The prime minister hasn't specifically called for disbandment - but has coyly suggested we know what he means when he calls for acts of completion.
But do Martin McGuinness, Gerry Adams and P O'Neill know?
On BBC Radio Ulster's Inside Politics programme, Mr McGuinness was asked what he believes Mr Blair expects. He too was coy.
But he certainly seemed optimistic that progress could be made - if not before Christmas - then by next March.
He spoke of cracking the nut, and moving mountains.
He told the programme: "We will be approaching talks in a spirit of positive and constructive frame of mind, and hope everybody else will bring the same approach to it.
"And if we do that I think there's a possibility even a probability that we can crack this nut."
Although he was short on detail, the language and tone of his interview is significant. It suggests republicans are up for a deal, that they want urgent moves and are prepared for compromises - if "big steps" are reciprocated.
Mr McGuinness' language is in stark contrast to previous interviews in the early days of decommissioning demands when he warned of grave errors and the Agreement trundling (yet again) towards destruction.
While republicans mull over their next step, large or small, unionists are watching nervously.
Will the price be too high? What will the outcome of negotiations be?
The Ulster Unionist David Trimble refused to spell out specifically what he required from republicans as the price of power-sharing.
He speaks of acts of completion and "knowing it when he sees it". Clearly however, policing will be a key element of the deal. More on that is expected shortly when the government unveils legislation.
In the meantime, with devolution moving towards its first month anniversary, Gerry Adams has likened Stormont to a wet Sunday in Belfast.
And with assembly members's salaries cut by a third, he headed to America with a begging bowl.
Fundraising was mixed with serious political discussions in Washington with Richard Haass, the US envoy on Northern Ireland.
Ambassador Haass is due in the province for talks later this month.
British and Irish officials are also plotting the terms of a forthcoming review of the Good Friday Agreement's implementation.
And details should be announced in the next week or so.
As for the DUP, the party leader is saying he won't be attending the review, but will continue to have talks with the government.
The DUP deputy leader, Peter Robinson, on Inside Politics, hinted that his party may not return to their ministerial posts if devolution is patched up rather than altered fundamentally.
"I think we've reached the stage where there's a requirement to have a fundamental change in the structures of government.
And really to go back in circumstances where you are simply tinkering with or trifling with the present form of devolution is not to the advantage of the people of Northern Ireland."
The party says it wants an election followed by negotiations. But it's believed that if there is a deal done in the short term the party would return to the Assembly but not necessarily to Executive office.

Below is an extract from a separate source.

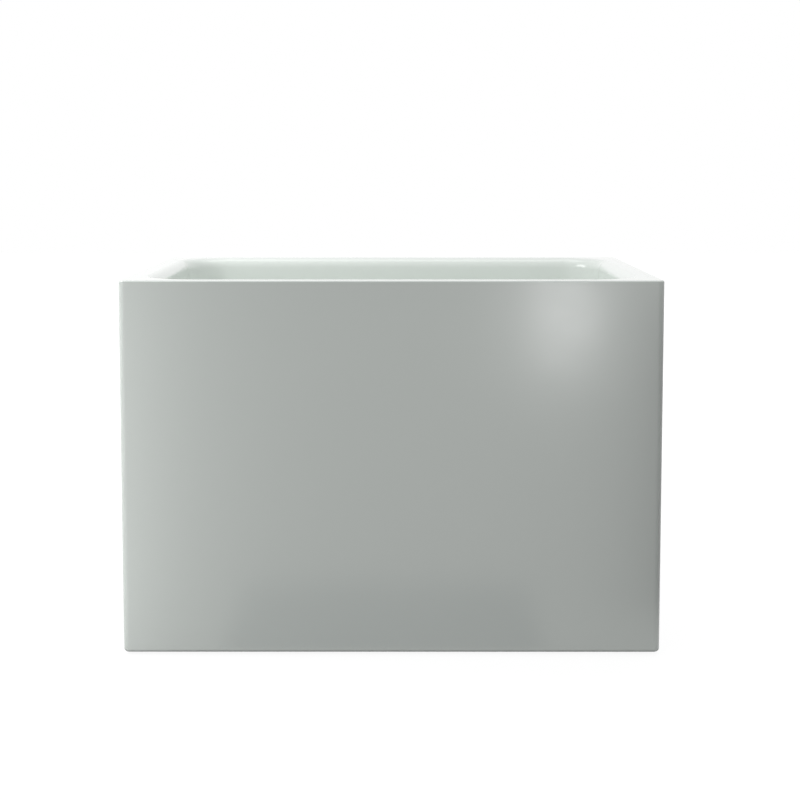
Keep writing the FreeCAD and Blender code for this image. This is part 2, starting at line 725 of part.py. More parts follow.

If there's no deal before the May elections, and there's an attempt to restore devolution without an election after that point, it may be a safe bet the DUP will remain outside Stormont, protesting at "bogus" structures.
The question is what will the DUP do if there is a deal and David Trimble manages to sell it followed by a short period of devolution before elections?
How will that affect the DUP's electoral prospects. The DUP appears unconcerned - and one can expect a bullish conference later this month.